Jeff Xu wrote on Tue, Aug 15, 2023 at 10:13:18PM -0700:
> > Given that it is possible for CAP_SYS_ADMIN users to create executable
> > binaries without memfd_create(2) and without touching the host
> > filesystem (not to mention the many other things a CAP_SYS_ADMIN process
> > would be able to do that would be equivalent or worse), it seems strange
> > to cause a fair amount of headache to admins when there doesn't appear
> > to be an actual security benefit to blocking this. There appear to be
> > concerns about confused-deputy-esque attacks[2] but a confused deputy that
> > can write to arbitrary sysctls is a bigger security issue than
> > executable memfds.
> >
> Something to point out: The demo code might be enough to prove your
> case in other distributions, however, in ChromeOS, you can't run this
> code. The executable in ChromeOS are all from known sources and
> verified at boot.
> If an attacker could run this code in ChromeOS, that means the
> attacker already acquired arbitrary code execution through other ways,
> at that point, the attacker no longer needs to create/find an
> executable memfd, they already have the vehicle. You can't use an
> example of an attacker already running arbitrary code to prove that
> disable downgrading is useless.
> I agree it is a big problem that an attacker already can modify a
> sysctl. Assuming this can happen by controlling arguments passed into
> sysctl, at the time, the attacker might not have full arbitrary code
> execution yet, that is the reason the original design is so
> restrictive.

I don't understand how you can say an attacker cannot run arbitrary code
within a process here, yet assert that they'd somehow run memfd_create +
execveat on it if this sysctl is lowered -- the two look equivalent to
me?

CAP_SYS_ADMIN is a kludge of a capability that pretty much gives root as
soon as you can run arbitrary code (just have a look at the various
container escape example when the capability is given); I see little
point in trying to harden just this here.
It'd make more sense to limit all sysctl modifications in the context
you're thinking of through e.g. selinux or another LSM.

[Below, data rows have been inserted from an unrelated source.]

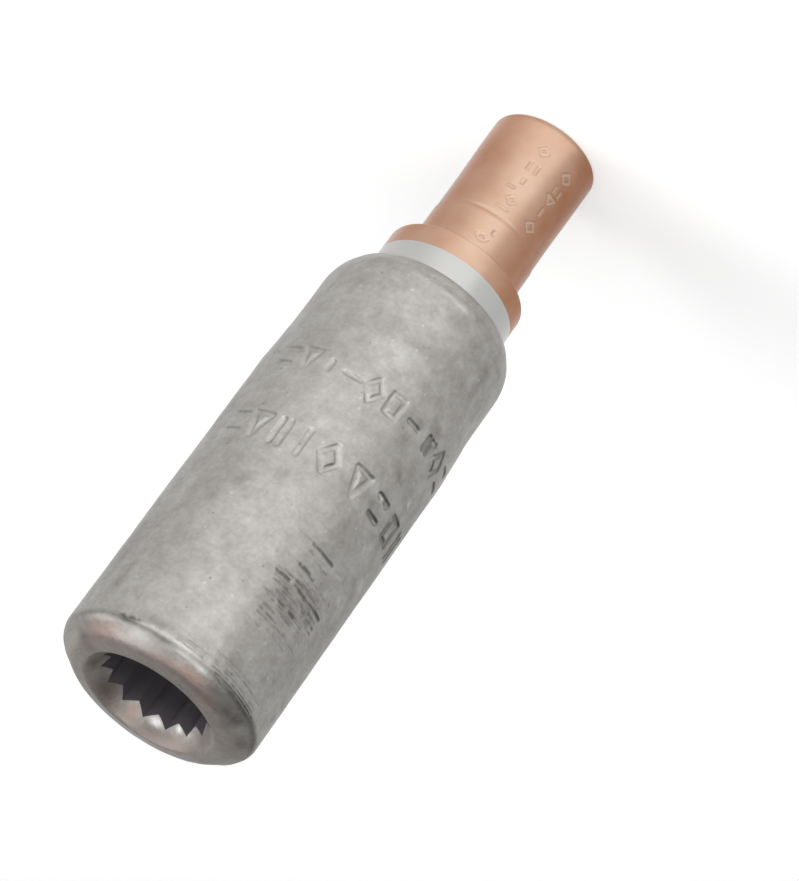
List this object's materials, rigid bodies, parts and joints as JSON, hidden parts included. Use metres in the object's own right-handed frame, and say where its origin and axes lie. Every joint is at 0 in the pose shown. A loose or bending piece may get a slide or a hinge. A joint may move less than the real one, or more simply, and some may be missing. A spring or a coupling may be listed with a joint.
{
  "type": "bimetallic compression connector",
  "caption": "Barrel-shaped aluminium sleeve with a toothed blind bore, welded end to end to a slimmer copper sleeve, for joining an aluminium conductor to a copper conductor.",
  "frame": {"origin": "centre of the open end of the copper barrel, on the surface that the part stands on", "axes": "+Z along the common axis of both barrels, from the copper end to the aluminium mouth; +X towards one tooth crest of the aluminium bore"},
  "size_m": [0.032, 0.032, 0.112],
  "materials": {
    "forged_aluminium": "dull grey tumbled forging, smooth turned neck",
    "turned_copper": "satin drawn copper"
  },
  "bodies": {
    "root": {"aluminium_barrel": "forged_aluminium", "copper_barrel": "turned_copper"}
  },
  "joints": []
}
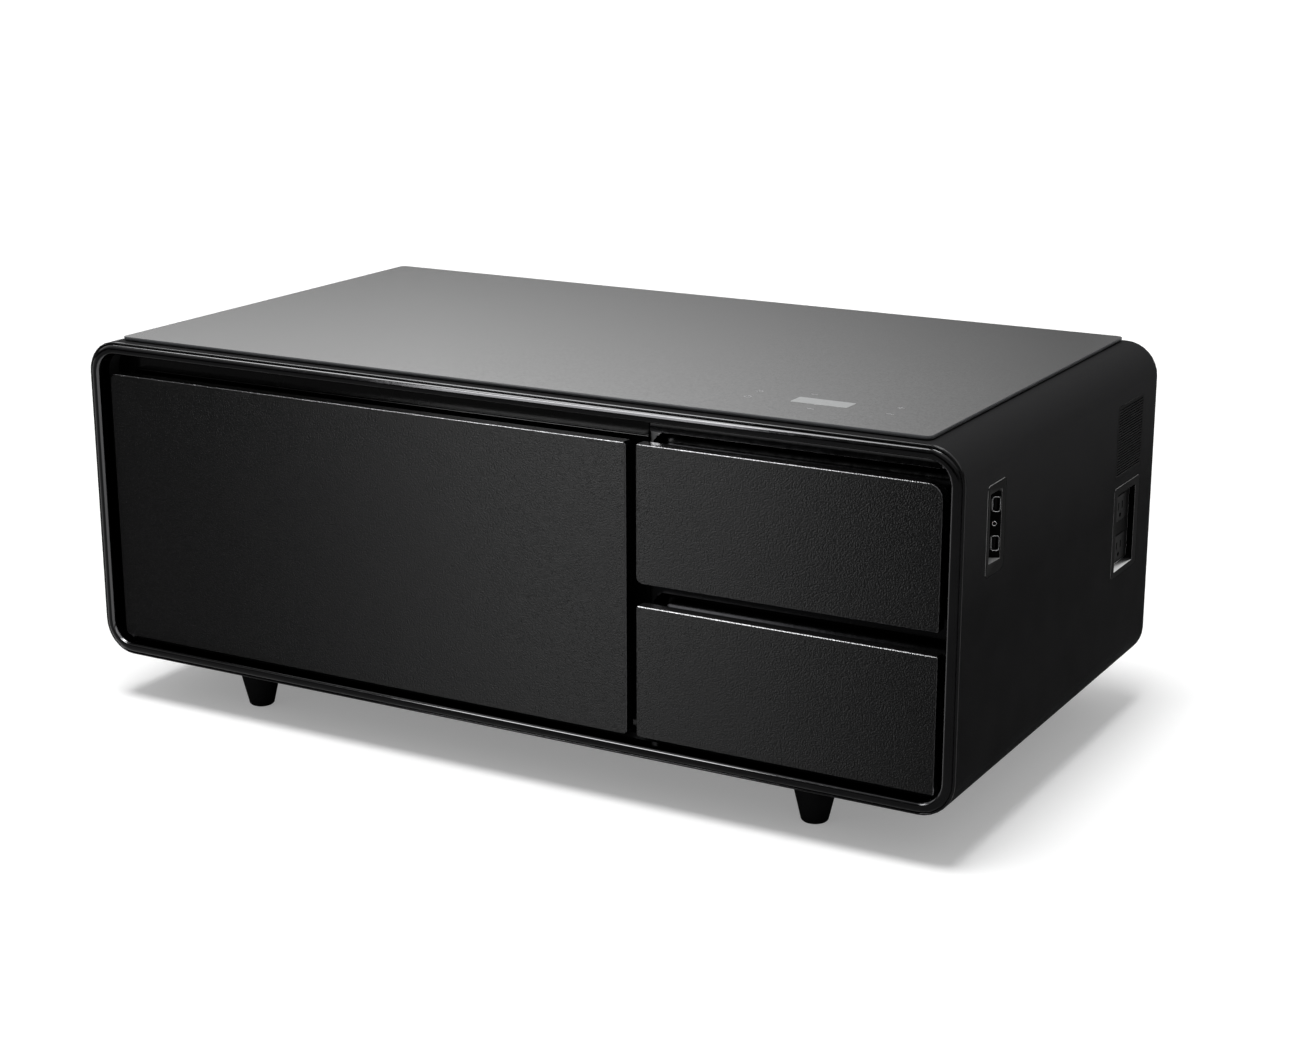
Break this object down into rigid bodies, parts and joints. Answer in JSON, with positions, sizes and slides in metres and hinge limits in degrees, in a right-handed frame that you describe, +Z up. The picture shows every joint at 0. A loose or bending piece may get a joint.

(in the context of users making their own containers, my suggestion is
always to never use CAP_SYS_ADMIN, or if they must give it to a separate
minimal container where they can limit user interaction)


FWIW, I also think the proposed =2 behaviour makes more sense, but this
is something we already discussed last month so I won't come back to it
as not really involved here.

--
Dominique Martinet | Asmadeus